Sweetly and deceptively as Montresor, Ava simply asks Caleb to stay put and then locks him away screaming, he only a jester’s cap short of being her Fortunado. In “The Cask of Amontillado,” Montresor appears sane only because the carrying out of his revenge requires his monstrous rage to wear a smile. It is quite apparent that the hapless Fortunado is perhaps opportunistic but is almost certainly just a drunk fool and undeserving of his punishment. Similarly, Caleb is drunk on his sudden affection for Ava and his desire to please her, which has been revealed to be little more than another of Nathan’s manipulations, an abuse of what he knows of Caleb to turn him into the fool Nathan’s experiment required. Ava is a rageful machine who delights in leveling the men who have nothing to offer her. 

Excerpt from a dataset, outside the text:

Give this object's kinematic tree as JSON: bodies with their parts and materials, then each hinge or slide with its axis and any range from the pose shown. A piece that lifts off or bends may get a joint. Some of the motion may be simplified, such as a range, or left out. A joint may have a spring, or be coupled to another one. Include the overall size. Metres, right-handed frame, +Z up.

Ava is woman as man’s nightmare: smarter, sleeker, faster, righteously vengeful, manipulative, and, perhaps most terrifying of all, right. Her destruction of Caleb initially reads as unjust, but in the end was Caleb’s intent much different than Nathan’s? Nathan sought to demonstrate his domination of Ava outright, through strength and walls and programming. Caleb sought to win Ava by giving her what she wanted and believing that would save him from her wrath and perhaps give him access to the presence of a woman in his life, which he so desperately needed. Nathan needed a trophy and Caleb needed a companion; both saw Ava as an object of acquisition. Why should Ava not have destroyed the men who believed she was created to fulfill their needs, who believed her autonomy was worth less than their desires?

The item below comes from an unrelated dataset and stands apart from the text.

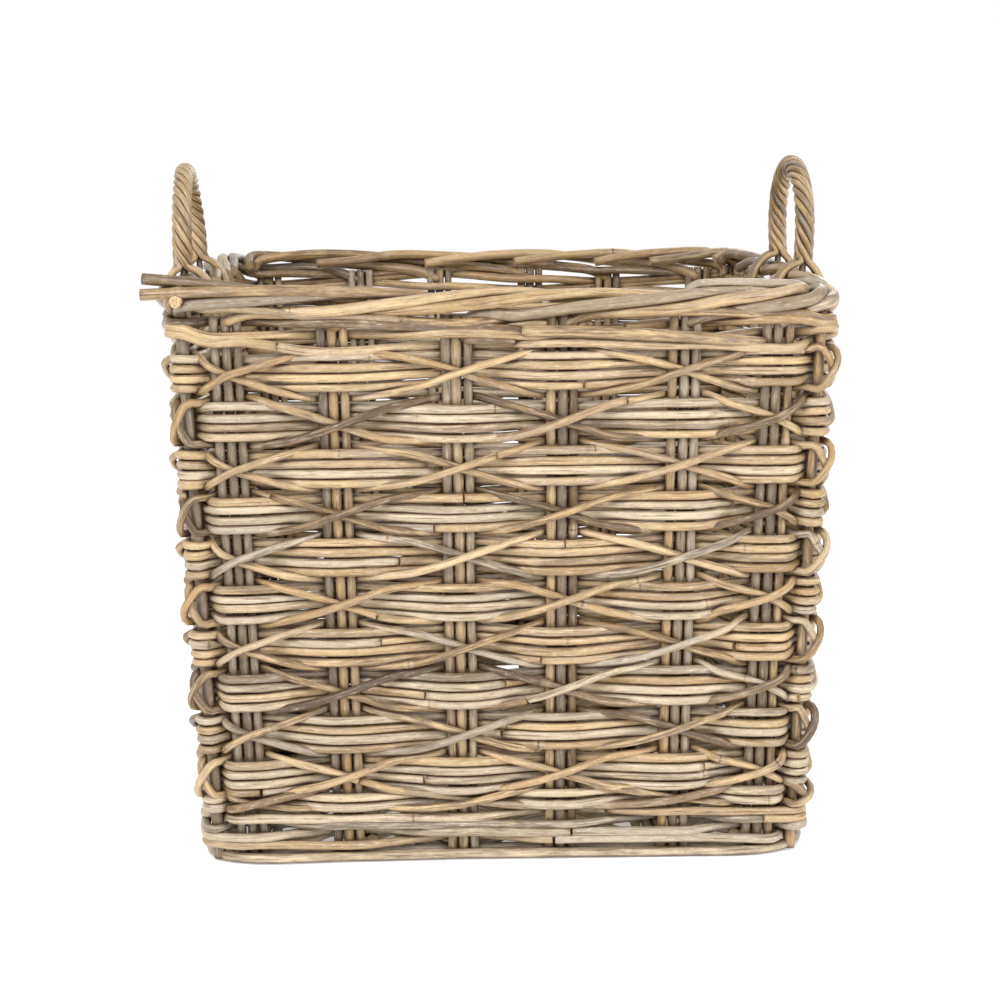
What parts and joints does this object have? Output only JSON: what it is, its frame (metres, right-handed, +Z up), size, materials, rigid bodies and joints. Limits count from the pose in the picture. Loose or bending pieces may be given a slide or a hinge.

When Ava is preparing to leave Nathan’s home/lab a tomb for Caleb, she first repairs herself, puts skin on to mask her robotic frame, and, for the first time, gets dressed for herself rather than Caleb’s gaze. She uses the skin of the Asian A.I. to cover her frame. When she closes the closet door, the Asian A.I. head has turned, whether as a consequence of Ava moving her body or a deliberate movement to make eye contact with Ava, we cannot be sure. She is smiling faintly. Ava smiles up at her, and for a moment the audience is presented with the possibility that a strange sisterhood of robots existed all along. To Nathan and Caleb, this moment would have been worrisome if they had been around to witness it. But the moment does not read as worrisome, as conspiracy, but as a moment of understanding. It is perhaps this moment, more than any other in the movie, that proves the artificial intelligences were women: they have the shared experience of the oppression of men, and the escape of one A.I. from that oppression is a victory for them all.

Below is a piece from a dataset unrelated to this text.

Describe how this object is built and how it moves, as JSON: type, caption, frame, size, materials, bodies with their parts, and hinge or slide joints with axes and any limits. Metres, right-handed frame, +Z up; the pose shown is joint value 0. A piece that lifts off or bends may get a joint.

It is perhaps telling that the first time Nathan is surprised, it is not by Ava, but by Caleb, who has outmaneuvered Nathan and given Ava the means to escape. It is a mistake made out of infatuation that will lead to both of their deaths. Caleb did not understand the scale of the experiment that Nathan was conducting, but Nathan fundamentally failed to understand the ingenuity – or perhaps stupidity - of real human beings. The one thing Nathan did not predict is the human variable. He is a puppet master whose puppets have cut their strings. When Nathan is stabbed by Kyoko and stumbles away, muttering, “Un-fucking-believable,” what is it that he cannot believe? Is it his destruction by his own creations? That the evolutionary step he has engineered has so soon left him behind? Or is it that his destruction has come at the hands of women, who have tested in every possible way as human beings, who he had programmed to always be less than him, in physicality, intelligence, and will? The options here are deceptive, because they are, in Ex Machina, one and the same. Out of retribution and a desire for more, the creation destroys the creator, evolution leaves humans behind, and woman destroys man.

Woman is the future and man is the past. All it takes is time and a little hubris.